**Given request:** Repeat, exactly and completely, the entries shown underneath.

(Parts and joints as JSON)
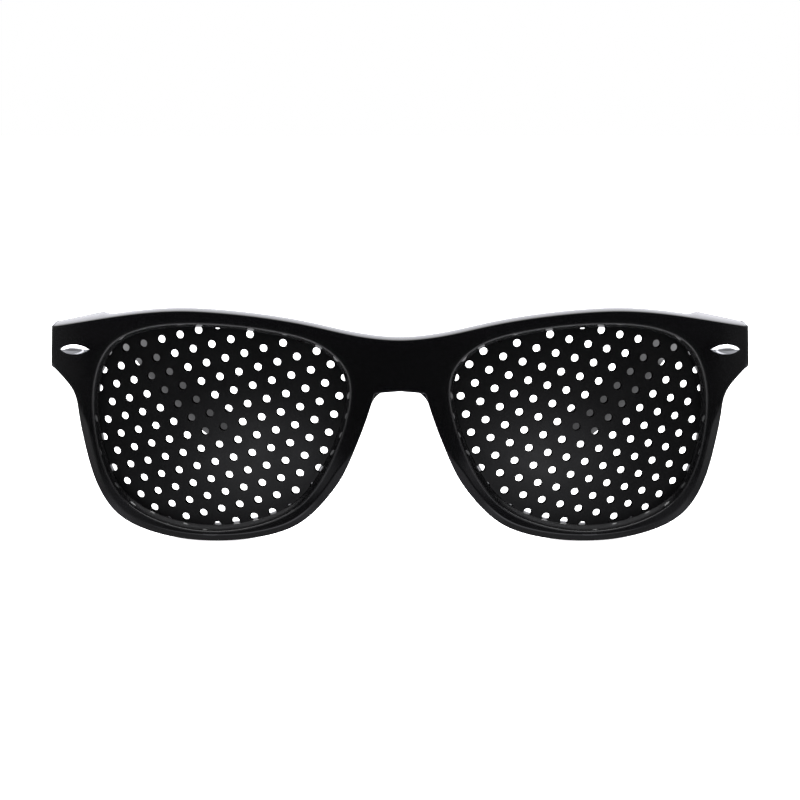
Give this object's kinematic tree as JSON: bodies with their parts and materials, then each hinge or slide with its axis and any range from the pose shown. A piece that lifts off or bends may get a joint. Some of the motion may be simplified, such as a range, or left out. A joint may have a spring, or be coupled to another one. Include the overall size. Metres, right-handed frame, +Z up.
{
  "type": "pinhole glasses",
  "caption": "Black plastic pinhole glasses: a moulded front with curved opaque lenses pierced by a lattice of small round holes, and two folding temples.",
  "frame": {"origin": "on the ground under the middle of the open glasses' bounding box", "axes": "+X to the right in the view from the front, +Y from the front towards the temple tips, +Z up; at rest the glasses stand open on the two rims and the two temple tips"},
  "size_m": [0.1474, 0.152, 0.0499],
  "materials": {
    "frame_plastic": "glossy",
    "lens_plastic": "satin",
    "stud_metal": "polished",
    "hinge_metal": "brushed",
    "screw_metal": "turned"
  },
  "bodies": {
    "front": {"front_frame": "frame_plastic", "lens_left": "lens_plastic", "lens_right": "lens_plastic", "front_stud_left": "stud_metal", "front_stud_right": "stud_metal", "front_hinge_left": "hinge_metal", "front_hinge_right": "hinge_metal", "hinge_screw_left": "screw_metal", "hinge_screw_right": "screw_metal"},
    "temple_left": {"temple_left": "frame_plastic", "temple_hinge_left": "hinge_metal", "temple_stud_left": "stud_metal"},
    "temple_right": {"temple_right": "frame_plastic", "temple_hinge_right": "hinge_metal", "temple_stud_right": "stud_metal"}
  },
  "joints": [
    {"name": "fold_left", "type": "hinge", "parent": "front", "child": "temple_left", "pos_m": [-0.0674, -0.06046, 0.04188], "axis": [0, -0.1115, -0.9938], "range_deg": [0, 82]},
    {"name": "fold_right", "type": "hinge", "parent": "front", "child": "temple_right", "pos_m": [0.0674, -0.06046, 0.04188], "axis": [0, 0.1115, 0.9938], "range_deg": [0, 68]}
  ]
}
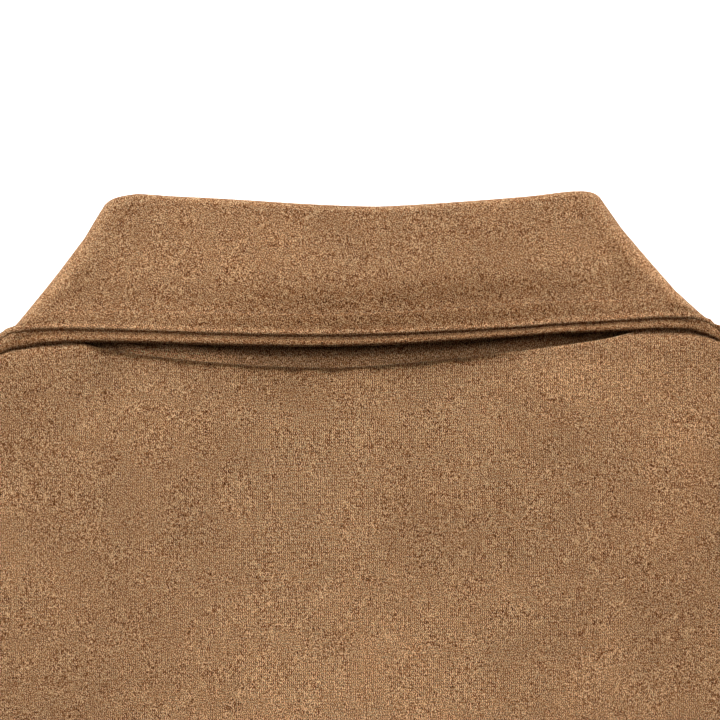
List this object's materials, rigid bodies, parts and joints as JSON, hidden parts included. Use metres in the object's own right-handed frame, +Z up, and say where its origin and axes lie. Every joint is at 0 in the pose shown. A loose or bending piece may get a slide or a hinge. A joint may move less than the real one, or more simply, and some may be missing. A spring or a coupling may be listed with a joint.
{
  "type": "suede jacket",
  "caption": "Suede shirt jacket with a turned-down collar, lying flat and face down with its back up.",
  "frame": {"origin": "on the surface it lies on, under the middle of the whole jacket", "axes": "+X across the back towards the wearer's right sleeve, +Y from hem to collar, +Z up from the surface"},
  "size_m": [1.4112, 0.741, 0.019],
  "materials": {
    "suede": "matte napped suede",
    "button": "satin"
  },
  "bodies": {
    "root": {"back": "suede", "front_left": "suede", "front_right": "suede", "sleeve_left": "suede", "sleeve_right": "suede", "collar_stand": "suede", "collar_fall": "suede", "button_1": "button", "button_2": "button", "button_3": "button", "button_4": "button", "button_5": "button"}
  },
  "joints": []
}
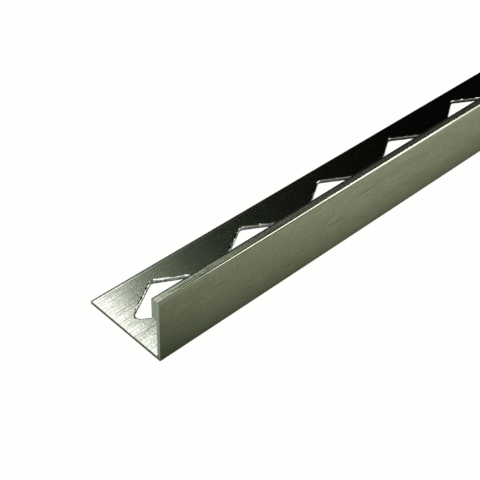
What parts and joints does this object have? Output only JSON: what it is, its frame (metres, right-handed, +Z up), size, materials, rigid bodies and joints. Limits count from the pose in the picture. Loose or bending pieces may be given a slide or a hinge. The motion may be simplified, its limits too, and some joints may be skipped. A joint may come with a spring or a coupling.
{
  "type": "tile edge trim",
  "caption": "Straight aluminium angle that finishes a tile edge: thin punched anchoring leg and an upright face with a thicker flat head, in stock length.",
  "frame": {"origin": "centre of the part's box in plan, on its lowest face: mid length, mid width, on the underside of the anchoring leg", "axes": "+X along the length, away from the end that the picture shows; +Y from the outer trim face towards the leg's free edge; +Z up from the leg to the head"},
  "size_m": [1, 0.021, 0.015],
  "materials": {
    "brushed_aluminium": "lengthwise brushed satin, slightly warm grey"
  },
  "bodies": {
    "root": {"edge_trim": "brushed_aluminium"}
  },
  "joints": []
}
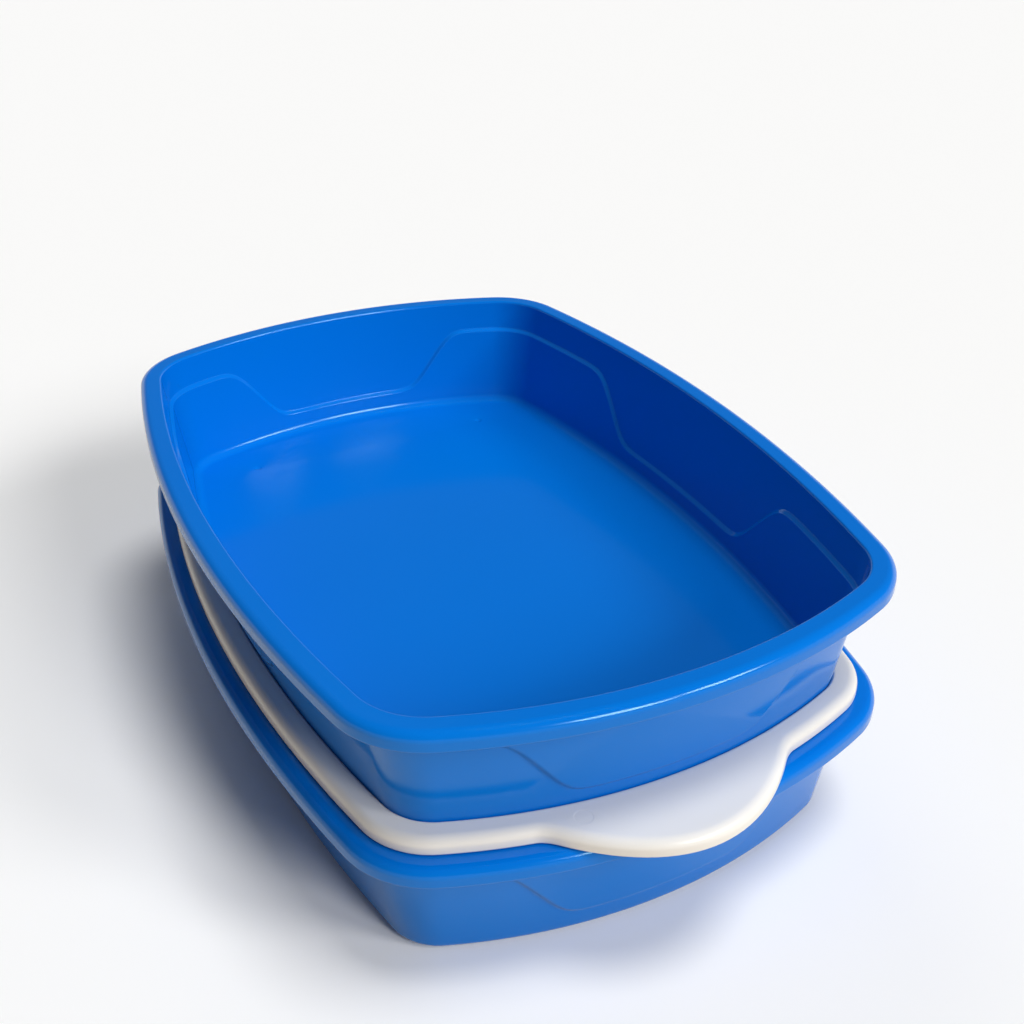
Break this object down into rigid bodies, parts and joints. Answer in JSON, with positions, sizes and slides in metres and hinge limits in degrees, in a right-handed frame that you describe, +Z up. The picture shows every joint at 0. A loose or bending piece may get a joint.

**Answer for the task:**
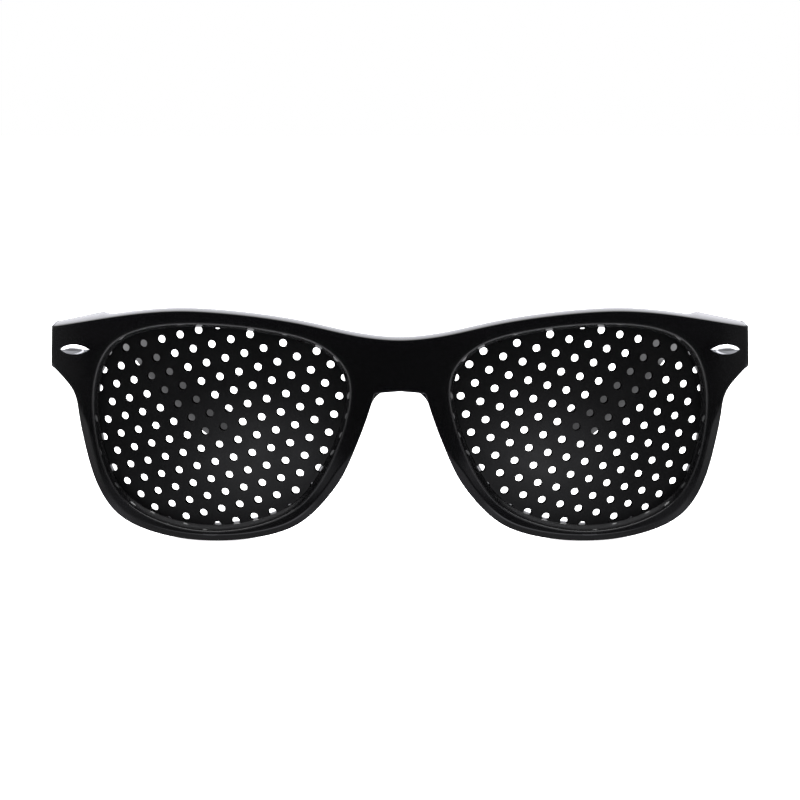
Give this object's kinematic tree as JSON: bodies with their parts and materials, then each hinge or slide with its axis and any range from the pose shown. A piece that lifts off or bends may get a joint. Some of the motion may be simplified, such as a range, or left out. A joint may have a spring, or be coupled to another one. Include the overall size. Metres, right-handed frame, +Z up.
{
  "type": "pinhole glasses",
  "caption": "Black plastic pinhole glasses: a moulded front with curved opaque lenses pierced by a lattice of small round holes, and two folding temples.",
  "frame": {"origin": "on the ground under the middle of the open glasses' bounding box", "axes": "+X to the right in the view from the front, +Y from the front towards the temple tips, +Z up; at rest the glasses stand open on the two rims and the two temple tips"},
  "size_m": [0.1474, 0.152, 0.0499],
  "materials": {
    "frame_plastic": "glossy",
    "lens_plastic": "satin",
    "stud_metal": "polished",
    "hinge_metal": "brushed",
    "screw_metal": "turned"
  },
  "bodies": {
    "front": {"front_frame": "frame_plastic", "lens_left": "lens_plastic", "lens_right": "lens_plastic", "front_stud_left": "stud_metal", "front_stud_right": "stud_metal", "front_hinge_left": "hinge_metal", "front_hinge_right": "hinge_metal", "hinge_screw_left": "screw_metal", "hinge_screw_right": "screw_metal"},
    "temple_left": {"temple_left": "frame_plastic", "temple_hinge_left": "hinge_metal", "temple_stud_left": "stud_metal"},
    "temple_right": {"temple_right": "frame_plastic", "temple_hinge_right": "hinge_metal", "temple_stud_right": "stud_metal"}
  },
  "joints": [
    {"name": "fold_left", "type": "hinge", "parent": "front", "child": "temple_left", "pos_m": [-0.0674, -0.06046, 0.04188], "axis": [0, -0.1115, -0.9938], "range_deg": [0, 82]},
    {"name": "fold_right", "type": "hinge", "parent": "front", "child": "temple_right", "pos_m": [0.0674, -0.06046, 0.04188], "axis": [0, 0.1115, 0.9938], "range_deg": [0, 68]}
  ]
}
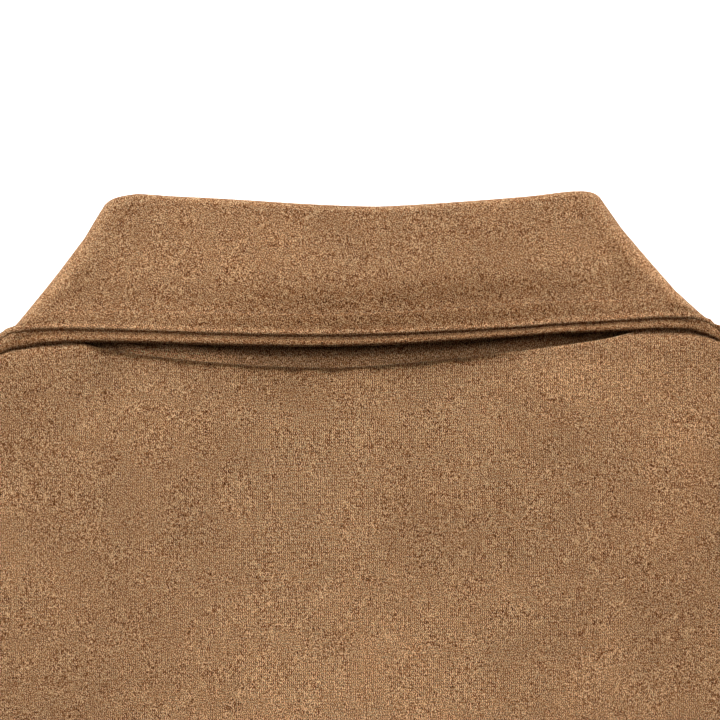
List this object's materials, rigid bodies, parts and joints as JSON, hidden parts included. Use metres in the object's own right-handed frame, +Z up, and say where its origin and axes lie. Every joint is at 0 in the pose shown. A loose or bending piece may get a slide or a hinge. A joint may move less than the real one, or more simply, and some may be missing. A spring or a coupling may be listed with a joint.
{
  "type": "suede jacket",
  "caption": "Suede shirt jacket with a turned-down collar, lying flat and face down with its back up.",
  "frame": {"origin": "on the surface it lies on, under the middle of the whole jacket", "axes": "+X across the back towards the wearer's right sleeve, +Y from hem to collar, +Z up from the surface"},
  "size_m": [1.4112, 0.741, 0.019],
  "materials": {
    "suede": "matte napped suede",
    "button": "satin"
  },
  "bodies": {
    "root": {"back": "suede", "front_left": "suede", "front_right": "suede", "sleeve_left": "suede", "sleeve_right": "suede", "collar_stand": "suede", "collar_fall": "suede", "button_1": "button", "button_2": "button", "button_3": "button", "button_4": "button", "button_5": "button"}
  },
  "joints": []
}
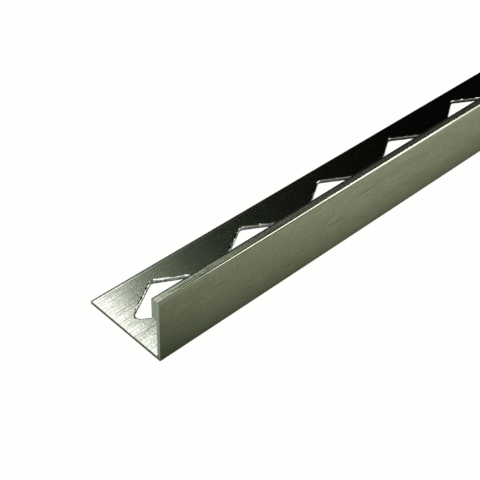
What parts and joints does this object have? Output only JSON: what it is, its frame (metres, right-handed, +Z up), size, materials, rigid bodies and joints. Limits count from the pose in the picture. Loose or bending pieces may be given a slide or a hinge. The motion may be simplified, its limits too, and some joints may be skipped. A joint may come with a spring or a coupling.
{
  "type": "tile edge trim",
  "caption": "Straight aluminium angle that finishes a tile edge: thin punched anchoring leg and an upright face with a thicker flat head, in stock length.",
  "frame": {"origin": "centre of the part's box in plan, on its lowest face: mid length, mid width, on the underside of the anchoring leg", "axes": "+X along the length, away from the end that the picture shows; +Y from the outer trim face towards the leg's free edge; +Z up from the leg to the head"},
  "size_m": [1, 0.021, 0.015],
  "materials": {
    "brushed_aluminium": "lengthwise brushed satin, slightly warm grey"
  },
  "bodies": {
    "root": {"edge_trim": "brushed_aluminium"}
  },
  "joints": []
}
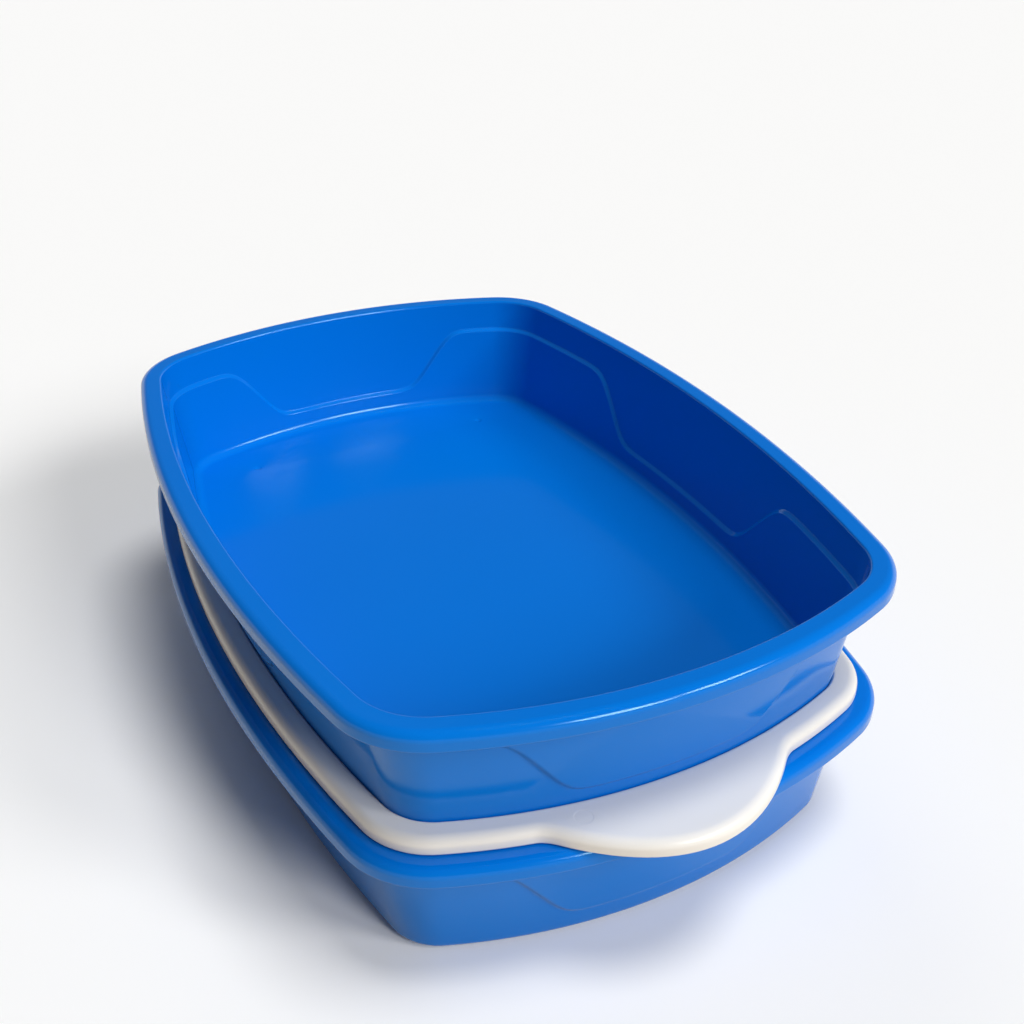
Break this object down into rigid bodies, parts and joints. Answer in JSON, with positions, sizes and slides in metres and hinge limits in degrees, in a right-handed frame that you describe, +Z up. The picture shows every joint at 0. A loose or bending piece may get a joint.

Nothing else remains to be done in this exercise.